Смерть радуется тому, что может помочь Жизни… Эти слова убедили меня. Попробую еще раз! Подойду еще ближе к Смерти, войду в ее владения и попытаюсь заставить Костлявую Старуху помогать Жизни!

…Год, всего лишь год с небольшим моей работы в морге был очень насыщен событиями, поэтому этот год занимает довольно-таки большой отрезок моей биографии. Время исчисляется не единицами времени, а насыщенностью событиями. Это и есть, по-моему, причина того, что в старости время бежит быстро: новых впечатлений нет, а старые проскальзывают почти незамеченные.
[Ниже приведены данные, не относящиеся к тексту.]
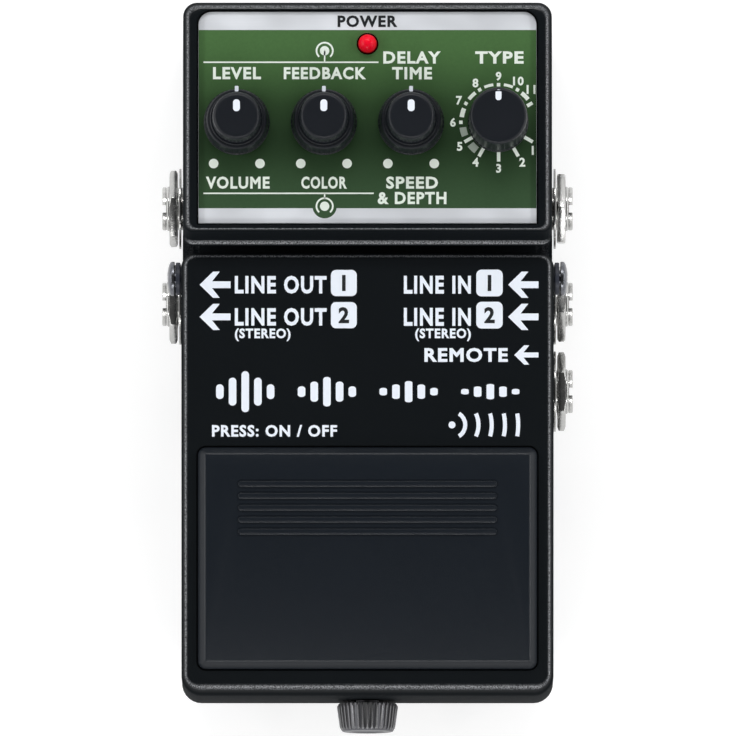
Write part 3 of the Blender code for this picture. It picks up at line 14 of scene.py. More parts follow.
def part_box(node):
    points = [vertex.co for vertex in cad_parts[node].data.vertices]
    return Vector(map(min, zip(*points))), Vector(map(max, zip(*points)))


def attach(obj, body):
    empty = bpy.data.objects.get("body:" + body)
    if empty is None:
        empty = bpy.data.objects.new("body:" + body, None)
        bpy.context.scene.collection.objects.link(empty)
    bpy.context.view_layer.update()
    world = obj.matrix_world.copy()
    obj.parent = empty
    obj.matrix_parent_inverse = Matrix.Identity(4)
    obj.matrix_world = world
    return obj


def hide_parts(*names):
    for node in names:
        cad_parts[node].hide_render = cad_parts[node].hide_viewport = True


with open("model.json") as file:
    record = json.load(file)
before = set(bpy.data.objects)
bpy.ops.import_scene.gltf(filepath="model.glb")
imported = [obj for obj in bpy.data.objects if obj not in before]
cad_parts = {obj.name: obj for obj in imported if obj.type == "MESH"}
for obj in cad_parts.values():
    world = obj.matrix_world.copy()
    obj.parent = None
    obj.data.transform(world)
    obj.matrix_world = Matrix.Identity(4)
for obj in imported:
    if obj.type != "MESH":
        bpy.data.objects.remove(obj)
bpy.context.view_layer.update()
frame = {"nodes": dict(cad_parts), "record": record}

bl_info = {
    "name": "Delay pedal dresser",
    "version": (1, 0, 0),
    "blender": (4, 5, 0),
    "location": "3D View > Sidebar > Pedal",
    "description": "Builds the finished surfaces of a compact delay pedal over its packed model",
    "category": "Object",
}

MM = 0.001

# Case
CASE_HALF_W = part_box("case")[1][0]
CASE_REAR_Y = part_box("case")[1][1]
CASE_FRONT_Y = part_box("case")[0][1]
CASE_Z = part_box("case")[0][2]
BLOCK_TOP_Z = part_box("case")[1][2]
CASE_DRAFT = 0.3 * MM
CASE_WALL = 2.2 * MM
CASE_CORNER_R = 2.5 * MM
CASE_FRONT_CORNER_R = 4.0 * MM
BLOCK_FRONT_Y = 22.3 * MM
BLOCK_EDGE_R = 1.7 * MM
BLOCK_SLOPE_RUN = 1.25 * MM
BLOCK_WALL_FRONT = 2.0 * MM
LEDGE_TOP_Z = 40.4 * MM
LEDGE_REACH = 0.9 * MM
LEDGE_THICK = 1.2 * MM
RECESS_SET_BACK = 0.5 * MM
RIM_SIDE = 2.4 * MM
RIM_FRONT = 1.0 * MM
RIM_REAR = 1.4 * MM
RIM_DEPTH = 1.4 * MM
RIM_CORNER_R = 2.6 * MM
PANEL_THICK = 2.2 * MM
BOSS_R = 3.2 * MM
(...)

По этой же причине вертикальное измерение предмета кажется короче его горизонтального измерения, пустая комната — меньше наполненной… Лишь сравнение дает представление о реальной величине.
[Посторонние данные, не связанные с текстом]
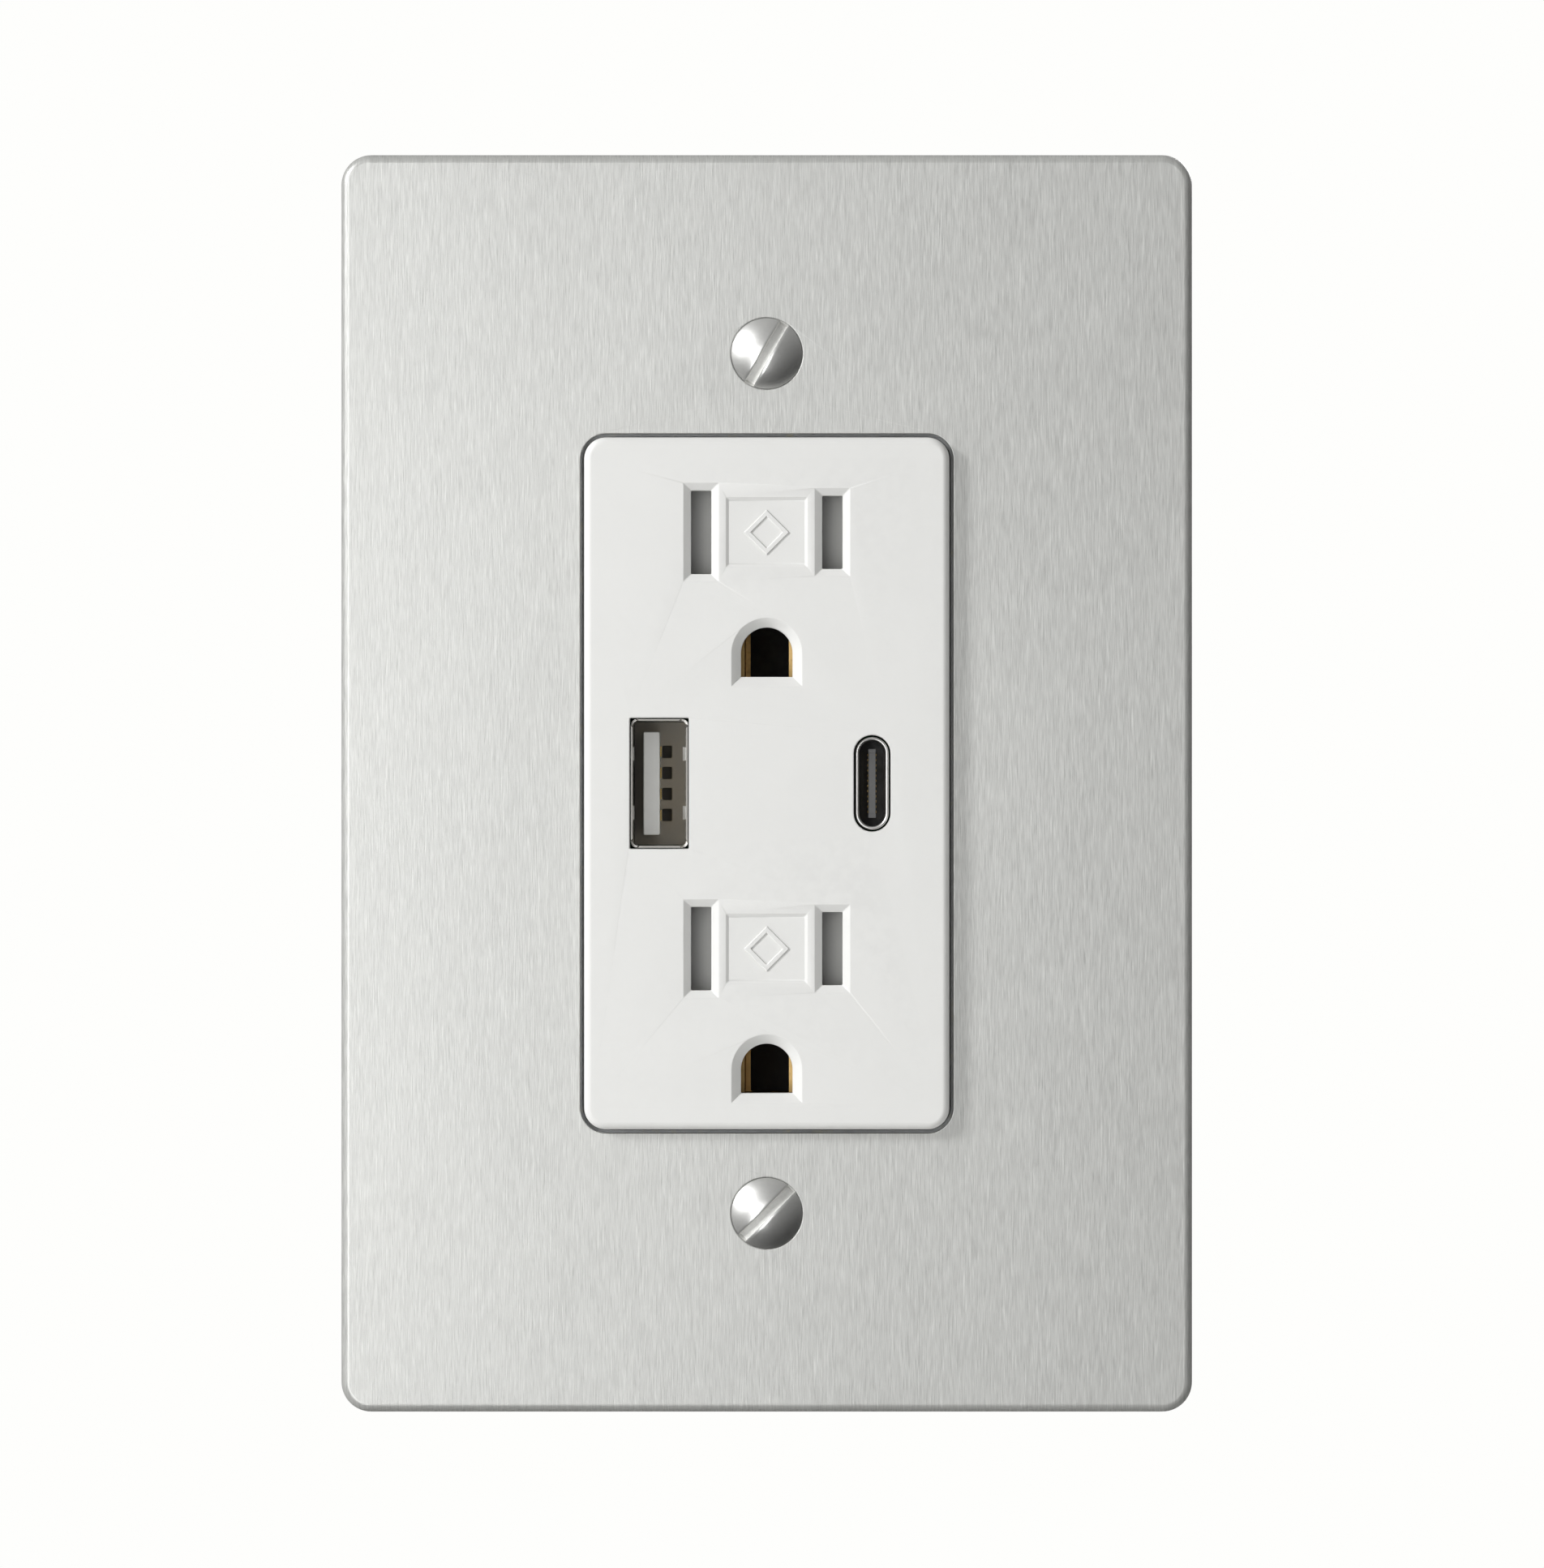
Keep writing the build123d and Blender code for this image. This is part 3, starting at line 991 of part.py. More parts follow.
with BuildPart() as board_chips:
    for chip_x, chip_z, chip_w, chip_h in CHIP_PLACES:
        block((chip_x - chip_w / 2, chip_x + chip_w / 2), (BOARD_BACK, BOARD_BACK + CHIP_T),
              (chip_z - chip_h / 2, chip_z + chip_h / 2))
    block((-6.0, -2.0), (HEADER_FRONT, HEADER_FRONT + 1.0), (-2.0, 2.0))
save(board_chips, "board_chips")
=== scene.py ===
"""A brushed steel wall plate with its captive screws over a shuttered power and USB receptacle."""
import bmesh
import bpy
import json
import math
import numpy as np
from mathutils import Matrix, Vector
from mathutils.geometry import tessellate_polygon


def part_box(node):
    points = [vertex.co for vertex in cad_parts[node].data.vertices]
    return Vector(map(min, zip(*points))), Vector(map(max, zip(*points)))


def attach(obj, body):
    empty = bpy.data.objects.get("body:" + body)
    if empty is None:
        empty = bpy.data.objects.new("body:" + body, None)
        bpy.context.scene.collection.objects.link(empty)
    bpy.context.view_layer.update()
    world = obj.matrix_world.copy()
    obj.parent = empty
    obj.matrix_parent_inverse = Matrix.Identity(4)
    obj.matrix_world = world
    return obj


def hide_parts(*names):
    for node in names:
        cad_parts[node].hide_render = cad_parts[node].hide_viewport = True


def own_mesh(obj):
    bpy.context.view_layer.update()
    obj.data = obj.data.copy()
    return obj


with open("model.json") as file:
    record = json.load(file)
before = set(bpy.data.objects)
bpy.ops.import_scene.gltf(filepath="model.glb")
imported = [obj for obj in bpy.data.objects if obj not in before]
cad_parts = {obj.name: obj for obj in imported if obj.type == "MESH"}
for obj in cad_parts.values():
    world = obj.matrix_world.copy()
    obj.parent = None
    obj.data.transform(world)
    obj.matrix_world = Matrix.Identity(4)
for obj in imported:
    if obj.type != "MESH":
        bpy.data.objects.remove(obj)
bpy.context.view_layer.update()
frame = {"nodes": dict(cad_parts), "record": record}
nodes = frame["nodes"]
# Sizes of the piece are in millimetres; lights and camera are placed in metres.
MM = 0.001
TAU = 2 * math.pi


def size_of(node):
    """Lowest and highest corner of a CAD node in millimetres."""
    lo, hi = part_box(node)
    return np.array(lo) / MM, np.array(hi) / MM


plate_lo, plate_hi = size_of("wall_plate")
face_lo, face_hi = size_of("receptacle_face")
PLATE_W = plate_hi[0] - plate_lo[0]
PLATE_H = plate_hi[2] - plate_lo[2]
PLATE_FRONT = plate_lo[1]
FACE_FRONT = face_lo[1]
FLANGE_W = face_hi[0] - face_lo[0]
FLANGE_H = face_hi[2] - face_lo[2]
FLANGE_T = face_hi[1]
SHEET_T = 0.9
FACE_W = 35.35
FACE_H = 67.0
FACE_INSIDE = FACE_FRONT + 2.4
FACE_WALL = 1.6
OPENING_GAP = 0.4
OUTLETS = {"upper": 24.3, "lower": -16.0}
BLADE_X = 6.35
GROUND_DROP = 11.7
USB_A_X = -10.4
USB_C_X = 10.2


# ======== surfaces ========

def rounded_rectangle(w, h, r, per_corner=10):
    """Outline of a rounded rectangle: each corner's centre plus r times the unit circle."""
    turn = np.linspace(0, TAU / 4, per_corner + 1)
    angles = np.concatenate([turn + k * TAU / 4 for k in range(4)])
    side_x = np.repeat([1, -1, -1, 1], per_corner + 1)
    side_z = np.repeat([1, 1, -1, -1], per_corner + 1)
    return np.stack([side_x * (w / 2 - r) + r * np.cos(angles),
                     side_z * (h / 2 - r) + r * np.sin(angles)], axis=1)


def stadium(w, h, per_end=16):
    """Outline of an upright slot: two half circles of radius w / 2 joined by straight sides."""
    turn = np.linspace(0, TAU / 2, per_end + 1)
    r, rise = w / 2, (h - w) / 2
    top = np.stack([r * np.cos(turn), rise + r * np.sin(turn)], axis=1)
    return np.concatenate([top, -top])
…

Моя прозекторская карьера закончилась большим разочарованием и подвела меня ближе к могиле, чем когда бы то ни было (по крайней мере в те годы).

В чем заключались мои обязанности в морге, до конца я так и не поняла. Легче сказать, в чем состояла моя работа. Я слишком старалась, меня ослепляли те слова Мардны, которыми он меня уломал. Я поставила себе целью как можно нагляднее показать врачу те патологические изменения, которые произошли в организме больного. Врач должен был сравнить то, что он видит, с тем, что он предполагал увидеть, то есть патолого-анатомическую[2] картину с эпикризом[3]. Это должно было помочь ему в аналогичном случае применить более эффективные методы лечения, в результате чего больного удалось бы спасти.

Все это правильно, но имеет ли это смысл?

Разберемся по существу. Хочет ли врач видеть свои ошибки? Скажем прямо — редко. Имеет ли врач возможность применить иное лечение? Почти никогда.